▸ **Instructions to follow**
Gather up the lines with the word "scene" in them.

******

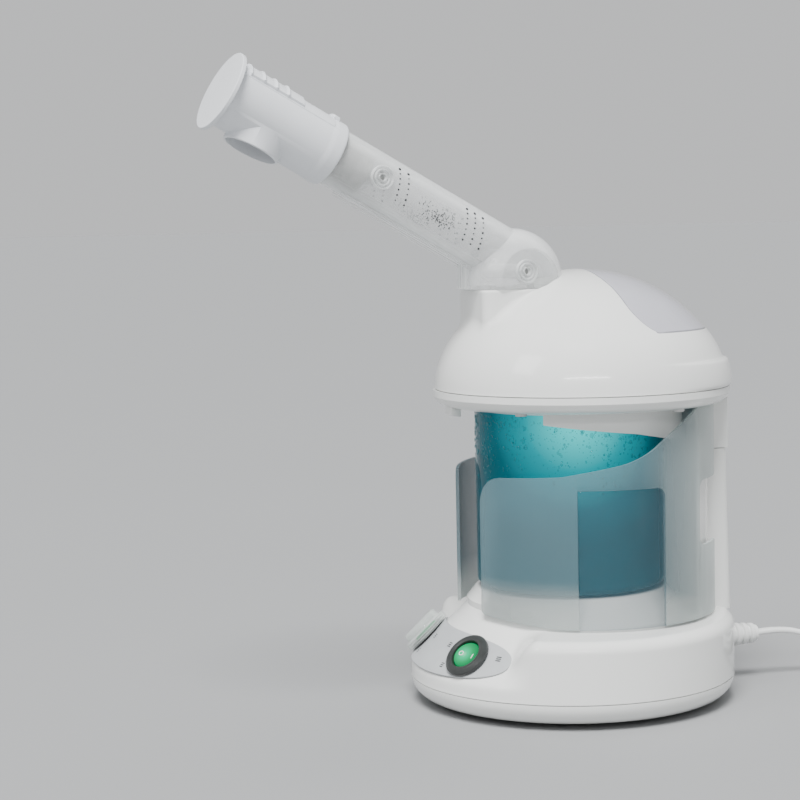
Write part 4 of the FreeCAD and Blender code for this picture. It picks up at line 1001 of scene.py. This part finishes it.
def studio_sky(horizon, top):
    """An even pale surround, a little darker overhead."""
    world = bpy.data.worlds.new("studio")
    world.use_nodes = True
    tree = world.node_tree
    place = tree.nodes.new("ShaderNodeTexCoord")
    split = tree.nodes.new("ShaderNodeSeparateXYZ")
    tree.links.new(place.outputs["Generated"], split.inputs["Vector"])
    ramp = tree.nodes.new("ShaderNodeValToRGB")
    ramp.color_ramp.elements[0].position, ramp.color_ramp.elements[0].color = 0.12, (*horizon, 1)
    ramp.color_ramp.elements[1].position, ramp.color_ramp.elements[1].color = 0.75, (*top, 1)
    tree.links.new(split.outputs["Z"], ramp.inputs["Fac"])
    tree.links.new(ramp.outputs["Color"], tree.nodes["Background"].inputs["Color"])
    scene.world = world


def stage():
    """A plain pale floor, two soft suns and two small lamps for the gloss."""
    verts, faces = lathe([(0, 0), (2.0e3, 0), (2.0e5, 0)], 96, False)
    floor = make("floor", [(verts - np.array([0, 0, 0.05]), faces)])
    floor.data.materials.append(surface("floor_pale", (0.318, 0.323, 0.328), 0.8, 0.005, 3.0, 0.0, 10.0))
    studio_sky((0.69, 0.697, 0.705), (0.24, 0.25, 0.26))
    for name, spot, power, angle in (("key", (0.62, -0.32, 1.4), 6.3, 26), ("back", (-0.5, 0.9, 1.0), 0.7, 40)):
        data = bpy.data.lights.new(name, "SUN")
        data.energy = power
        data.angle = math.radians(angle)
        place_light(name, data, spot).visible_glossy = False
    for name, spot, size, power in (("strip", (1.2, -0.35, 0.62), (0.8, 0.04), 2.4),
                                    ("window", (0.5, -1.3, 1.1), (0.5, 0.7), 5.0)):
        data = bpy.data.lights.new(name, "AREA")
        data.shape = "RECTANGLE"
        data.size, data.size_y = size
        data.energy = power
        place_light(name, data, spot)


def place_light(name, data, spot):
    """A light at a spot, aimed at the object's middle."""
    light = bpy.data.objects.new(name, data)
    light.location = spot
    light.rotation_euler = (Vector((0, 0, 0.15)) - Vector(spot)).to_track_quat("-Z", "Y").to_euler()
    scene.collection.objects.link(light)
    return light


add_camera()
lead([*plug(), relief()])
carried_over()
base_shell()
rear_column()
panel()
switches()
guards()
skirt()
head_shell()
rear_lid()
nozzle()
arm_details()
droplets()
stage()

******

▸ **The reply**
Write part 4 of the FreeCAD and Blender code for this picture. It picks up at line 1001 of scene.py. This part finishes it.
    scene.world = world
    scene.collection.objects.link(light)